Figure 13 presents the results from using YOLO v8 for object detection in videos of non-defective products. While some occurrences of defect_nut2 were detected, they did not exceed a predetermined count. By comparing the quantity of occurrences in the data structure when defect_nut2 is in a flaw-free state, it was verified whether the nuts were correctly attached [
13].
4.3. Future Research
This study particularly utilizes a GAN to generate images of vehicle body parts with realistic defects. Utilizing the generated data, the object detection performances of the latest versions of the YOLO algorithm, namely YOLO v7 and YOLO v8, are compared and analyzed. The first aspect of this research focuses on the use of GANs for data augmentation. Obtaining images of actual defective vehicle body parts is challenging, and datasets are often small in size. By leveraging a GAN to create high-quality synthetic images of defective parts, the aim is to expand the training dataset and enhance the generalization ability of the model.
Secondly, the augmented image data obtained allow for a performance comparison between YOLO v7 and v8. This comparison is conducted across various aspects including accuracy, detection speed, and real-time processing capabilities.
Thirdly, the system’s feasibility in real-world applications is evaluated. Beyond just a performance assessment under laboratory conditions, its potential for deployment in actual manufacturing settings is examined. This necessitates an experimental design that takes into account the complexity and diversity of real-world environments.

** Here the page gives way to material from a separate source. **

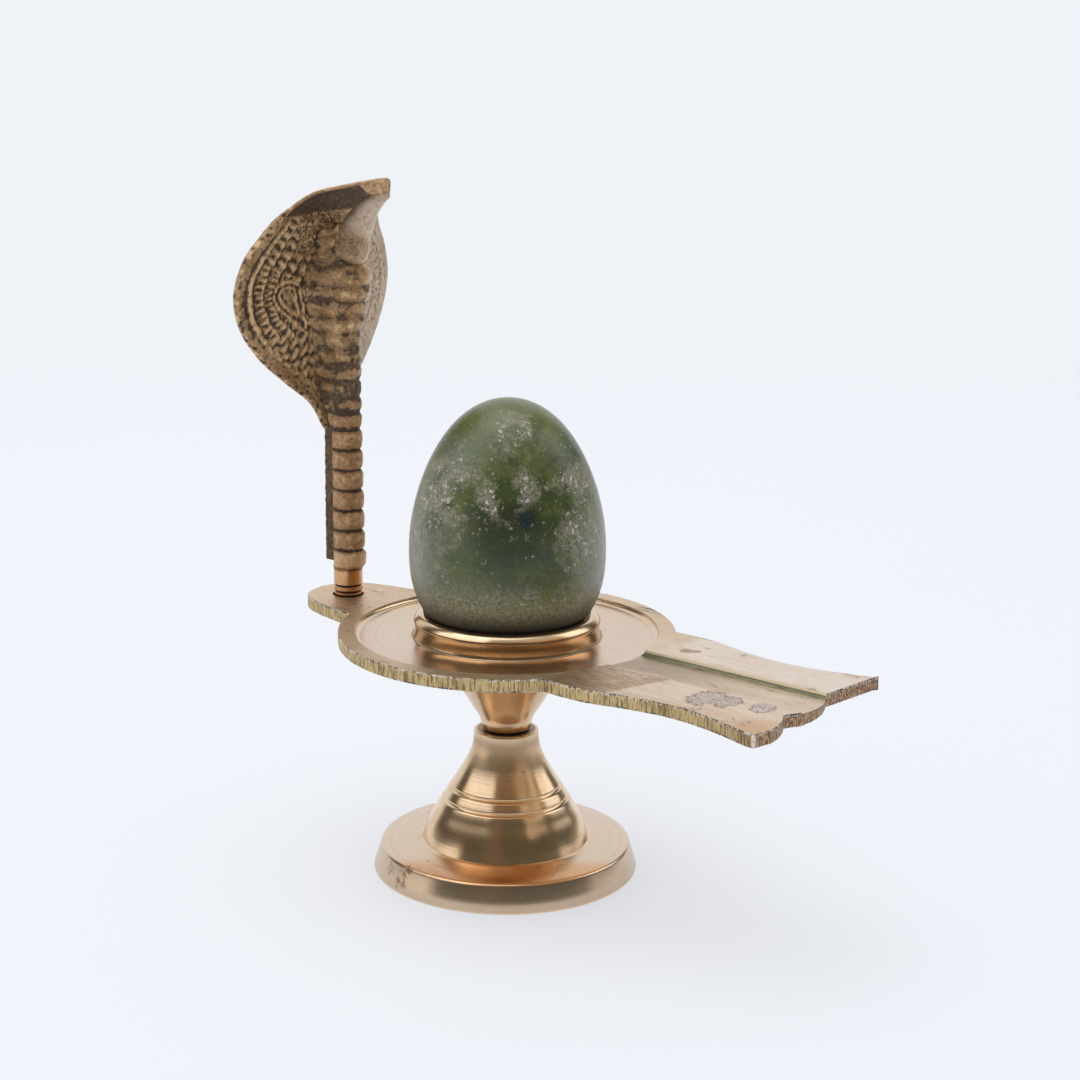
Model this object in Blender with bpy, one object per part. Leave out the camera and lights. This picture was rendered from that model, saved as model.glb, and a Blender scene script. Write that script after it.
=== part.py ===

Fourthly, system integration and optimization are achievable. Considering factors such as system stability, scalability, and user-friendliness, solutions that can be easily implemented into actual manufacturing processes are developed. This research aims to enhance the accuracy and efficiency of defect detection in vehicle body parts, ultimately contributing to improved quality control in manufacturing and reducing the costs and time associated with defects.